Here's Elliott Abrams discussing two new books which examine the widening divide between Hellenistic Jews in America, who want to drop the tribalism and embrace the "tikkun olam"/"social justice" agenda for the greater good of mankind in general, and Israeli Jews, who, like the Macabees of old, insist, dammit!, on their right to Jewish particularity and self-determination:
[T]hese concerns about exclusively Jewish problems and threats to Jewish communities abroad did not override, or sit comfortably with, the liberal and universalist impulses that remained powerful among American Jews. The American Jewish Committee (AJC) and other leading organizations had created a synthesis that was meant to substitute for Jewish parochialism. In this conception, the particular interests of Jews would be best protected not by tribalism, i.e., by focusing exclusively on fighting anti-Semitism and rescuing endangered Jews, but by creating a more just society, in which all forms of bigotry would be countered and destroyed, and by forging a world order built on peace, justice, and law. Thus, the AJC, in an internal memo quoted by Barnett, resolved “as a matter of enlightened self-interest, to interest ourselves in situations involving other minorities, even though Jews are not primarily affected.” During the 1960s, Barnett writes, the AJC’s American Jewish Year Book “often gave more prominence to the civil-rights movement than to Israel.”
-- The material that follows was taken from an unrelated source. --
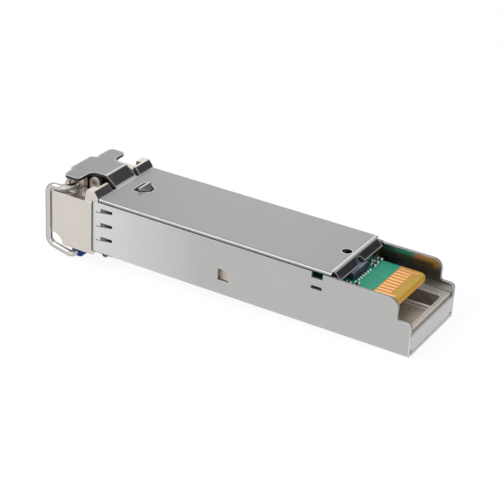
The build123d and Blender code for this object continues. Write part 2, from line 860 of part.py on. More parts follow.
with BuildPart() as contact_pads_top:
    add(pad_row(Plane.XY.offset(board_top)))
    extrude(amount=pad_thickness)
contact_pads_top.part.label = "contact_pads_top"
export_step(contact_pads_top.part, "parts/contact_pads_top.step")

with BuildPart() as contact_pads_bottom:
    add(pad_row(Plane.XY.offset(board_bottom)))
    extrude(amount=-pad_thickness)
contact_pads_bottom.part.label = "contact_pads_bottom"
export_step(contact_pads_bottom.part, "parts/contact_pads_bottom.step")

# Optical barrels, each with split sleeve, stub, diode can, lead pins and flex circuit
sleeve_front = nozzle_front + lip_length
stub_front = sleeve_front + sleeve_length
can_rear = barrel_rear + can_length
header_rear = can_rear + header_length
flex_x = header_rear + flex_gap
for side, name in zip(port_sides, ("transmitter", "receiver")):
    port_y = side * port_pitch / 2
    with BuildPart() as barrel:
        with BuildSketch(Plane.YZ.offset(nozzle_front)):
            with Locations((port_y, port_z)):
                Circle(nozzle_radius)
        extrude(amount=barrel_step - nozzle_front)
        chamfer(barrel.faces().sort_by(Axis.X)[0].edges(), 0.2)
        with BuildSketch(Plane.YZ.offset(barrel_step)):
            with Locations((port_y, port_z)):
                Circle(barrel_radius)
        extrude(amount=barrel_rear - barrel_step)
        with BuildSketch(Plane.YZ.offset(nozzle_front)):
            with Locations((port_y, port_z)):
                Circle(ferrule_radius)
        extrude(amount=lip_length, mode=Mode.SUBTRACT)
        with BuildSketch(Plane.YZ.offset(sleeve_front)):
            with Locations((port_y, port_z)):
                Circle(sleeve_radius)
        extrude(amount=sleeve_length + stub_length, mode=Mode.SUBTRACT)
        with BuildSketch(Plane.YZ.offset(stub_front + stub_length)):
            with Locations((port_y, port_z)):
                Circle(aperture_radius)
        extrude(amount=barrel_rear - stub_front - stub_length, mode=Mode.SUBTRACT)
    barrel.part.label = f"{name}_barrel"
    export_step(barrel.part, f"parts/{name}_barrel.step")

    with BuildPart() as sleeve:
        with BuildSketch(Plane.YZ.offset(sleeve_front)):
            with Locations((port_y, port_z)):
                Circle(sleeve_radius)
                Circle(ferrule_radius, mode=Mode.SUBTRACT)
            with Locations((port_y, port_z + sleeve_radius)):
                Rectangle(sleeve_slit, sleeve_radius, mode=Mode.SUBTRACT)
        extrude(amount=sleeve_length)
    sleeve.part.label = f"{name}_sleeve"
    export_step(sleeve.part, f"parts/{name}_sleeve.step")

    with BuildPart() as stub:
        with BuildSketch(Plane.YZ.offset(stub_front)):
            with Locations((port_y, port_z)):
                Circle(sleeve_radius)
        extrude(amount=stub_length)
    stub.part.label = f"{name}_stub"
    export_step(stub.part, f"parts/{name}_stub.step")

    with BuildPart() as can:
        with BuildSketch(Plane.YZ.offset(barrel_rear)):
            with Locations((port_y, port_z)):
                Circle(can_radius)
        extrude(amount=can_length)
        with BuildSketch(Plane.YZ.offset(can_rear)):
            with Locations((port_y, port_z)):
                Circle(header_radius)
        extrude(amount=header_length)
        chamfer(can.faces().sort_by(Axis.X)[0].edges(), 0.2)
    can.part.label = f"{name}_can"
    export_step(can.part, f"parts/{name}_can.step")

    with BuildPart() as pins:
        with BuildSketch(Plane.YZ.offset(header_rear)):
            with Locations((port_y, port_z)):
                with PolarLocations(lead_circle, lead_count, start_angle=45):
                    RegularPolygon(lead_radius, lead_sides)
        extrude(amount=lead_length)
    pins.part.label = f"{name}_pins"
    export_step(pins.part, f"parts/{name}_pins.step")

    with BuildPart() as flex:
        with BuildSketch(Plane.XZ.offset(-port_y)):
            strip(
                [
                    (flex_x, flex_bottom),
                    (flex_x, board_top + flex_thickness / 2),
                    (board_front + flex_landing, board_top + flex_thickness / 2),
                ],
                [0.5],
                flex_thickness,
            )
        extrude(amount=flex_half_width, both=True)
        with BuildSketch(Plane.YZ.offset(flex_x - flex_thickness)):
            with Locations((port_y, port_z)):
                with PolarLocations(lead_circle, lead_count, start_angle=45):
                    RegularPolygon(lead_radius + barrel_clearance, lead_sides)
        extrude(amount=2 * flex_thickness, mode=Mode.SUBTRACT)
    flex.part.label = f"{name}_flex"
    export_step(flex.part, f"parts/{name}_flex.step")

# Clamp plate behind the nose insert that holds both barrels
with BuildPart() as optics_clamp:
    with BuildSketch(Plane.YZ.offset(insert_rear)):
        with Locations((0, sheet)):
            Rectangle(
                port_pitch + 2 * (barrel_radius + clamp_rim),
                clamp_top - sheet,
                align=(Align.CENTER, Align.MIN),
            )
        with GridLocations(port_pitch, 0, 2, 1):
            with Locations((0, port_z)):
                Circle(barrel_radius, mode=Mode.SUBTRACT)
    extrude(amount=clamp_thickness)
optics_clamp.part.label = "optics_clamp"
export_step(optics_clamp.part, "parts/optics_clamp.step")

# Laser driver under the cover's lip, with its two rows of leads
driver_x, driver_y = driver_centre
driver_length, driver_width, driver_height = driver_size
with BuildPart() as laser_driver:
    with BuildSketch(Plane.XY.offset(board_top + driver_standoff)):
        with Locations(driver_centre):
            Rectangle(driver_length, driver_width)
    extrude(amount=driver_height)
    chamfer(laser_driver.faces().sort_by(Axis.Z)[-1].edges(), 0.1)
laser_driver.part.label = "laser_driver"
export_step(laser_driver.part, "parts/laser_driver.step")

lead_reach, lead_width, lead_height = driver_lead
with BuildPart() as driver_leads:
    with BuildSketch(Plane.XY.offset(board_top)):
        with Locations(driver_centre):
            with GridLocations(driver_length + lead_reach, driver_lead_pitch, 2, driver_lead_count):
                Rectangle(lead_reach, lead_width)
    extrude(amount=lead_height)
driver_leads.part.label = "driver_leads"
export_step(driver_leads.part, "parts/driver_leads.step")

# Flat packages on the board's two faces
packages = (
    ("controller_chip", controller_centre, controller_size, board_top, 1),
    ("amplifier_chip", amplifier_centre, amplifier_size, board_top, 1),
    ("memory_chip", memory_centre, memory_size, board_bottom, -1),
)
for name, centre, size, face_z, direction in packages:
    with BuildPart() as package:
        with BuildSketch(Plane.XY.offset(face_z)):
            with Locations(centre):
                Rectangle(size[0], size[1])
        extrude(amount=direction * size[2])
        chamfer(package.faces().sort_by(Axis.Z)[-1 if direction > 0 else 0].edges(), 0.1)
    package.part.label = name
    export_step(package.part, f"parts/{name}.step")

# Soft pad that carries the controller's heat to the cover
with BuildPart() as thermal_pad:
    with BuildSketch(Plane.XY.offset(board_top + controller_size[2])):
        with Locations(controller_centre):
            Rectangle(controller_size[0] - 0.6, controller_size[1] - 0.6)
    extrude(amount=cover_bottom - board_top - controller_size[2])
thermal_pad.part.label = "thermal_pad"
export_step(thermal_pad.part, "parts/thermal_pad.step")

# Small capacitors and resistors
top_passives = [(35.0, 4.2), (35.0, 3.1), (35.1, 2.1), (34.1, 3.1), (35.6, -3.5), (34.6, -4.0), (20.6, 3.4), (20.6, 2.4)]
bottom_passives = [(26.6, 2.0), (26.6, 1.0), (26.6, -1.0), (17.5, 1.5), (17.5, -1.5)]
for name, spots, face_z, direction in (
    ("chip_passives_top", top_passives, board_top, 1),
    ("chip_passives_bottom", bottom_passives, board_bottom, -1),
):
    with BuildPart() as passives:
        with BuildSketch(Plane.XY.offset(face_z)):
            with Locations(*spots):
                Rectangle(passive_size[0], passive_size[1])
        extrude(amount=direction * passive_size[2])
    passives.part.label = name
    export_step(passives.part, f"parts/{name}.step")
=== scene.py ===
"""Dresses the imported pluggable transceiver: finishes for its solids, and pieces with finer shapes."""

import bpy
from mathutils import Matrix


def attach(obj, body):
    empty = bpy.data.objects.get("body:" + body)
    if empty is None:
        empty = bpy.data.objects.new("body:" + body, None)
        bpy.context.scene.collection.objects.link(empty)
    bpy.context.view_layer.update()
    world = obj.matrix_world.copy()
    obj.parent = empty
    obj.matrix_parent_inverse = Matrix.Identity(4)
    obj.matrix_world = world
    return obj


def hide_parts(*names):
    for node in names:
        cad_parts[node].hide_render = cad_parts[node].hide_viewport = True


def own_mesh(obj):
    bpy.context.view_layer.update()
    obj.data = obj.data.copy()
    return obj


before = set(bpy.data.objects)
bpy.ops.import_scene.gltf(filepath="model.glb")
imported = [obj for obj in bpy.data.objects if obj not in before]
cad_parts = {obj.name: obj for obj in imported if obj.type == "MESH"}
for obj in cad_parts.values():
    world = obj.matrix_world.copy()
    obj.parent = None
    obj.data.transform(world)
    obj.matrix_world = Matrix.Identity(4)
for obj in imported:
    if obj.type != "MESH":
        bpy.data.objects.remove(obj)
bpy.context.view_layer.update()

import math

import bpy
from mathutils import Matrix, Vector

bl_info = {
    "name": "Pluggable Transceiver Dressing",
    "version": (1, 0, 0),
    "blender": (4, 5, 0),
    "location": "3D View > Sidebar > Transceiver",
    "description": "Finishes and fine pieces for a small pluggable optical transceiver",
    "category": "Object",
}

MM = 0.001

# Return spring of the rocker: place, size, turns, and the heights of its seat and its top
COIL_X = -1.5 * MM
COIL_RADIUS = 0.58 * MM
COIL_WIRE = 0.1 * MM
COIL_TURNS = 4
COIL_SEAT = 4.61 * MM
COIL_TOP = 7.39 * MM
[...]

This cosmopolitan outlook was itself consonant with the “prophetic Judaism” that had long been the hallmark of the Reform movement; today, it is increasingly the religion of all non-Orthodox American Jews. Tikkun olam, “repairing the world” through action for “social justice,” is regarded by many American Jews as more important than actually observing Jewish rituals or supporting Israel. It is also necessarily in tension, sometimes more and sometimes less, with the need and the desire to protect Jews who are in danger. When Israel or some other community of Jews seems at risk—as during the 1973 Yom Kippur war, for example, or when the Soviet regime was sending “refuseniks” to Siberia for the crime of seeking to learn Hebrew and move to Israel—the tribal instinct may appear to dominate, at least for a time. Still, that impulse is itself often framed in terms of universal themes like the concern for international human rights, the right to emigrate, the right to freedom of religion, and so forth.
Today, Barnett writes, when fewer Jews seem to be in physical danger, certainly in this country, and with Israel regarded as a major Middle Eastern power, many American Jews see no need whatsoever for the tribal approach. After all, “in 1914, 76 percent of all Jews lived in illiberal lands . . . [but] now a minuscule 3.5 percent live in authoritarian countries [while] 96.5 percent live in liberal democracies.” No wonder, then, that the “prophetic” or “cosmopolitan” outlook has prevailed, or that to some extent (again, Barnett is cautious about the “accepted wisdom”) American Jews are “losing their love for Israel.” He puts it this way: “there are forces at home and in the world that are leading American Jews to return to a political theology of prophetic Judaism, and an Israel that is increasingly acting like an ethnonational state is not the best outlet for such cosmopolitan longings.”Add to that the most recent inter-marriage stats, which are, to say the least, alarming, and there's little doubt that non-Orthodox "tikkun olam"-orientated American Jews are fated to become, sorry to have to say it, the latest of the Jews' lost tribes.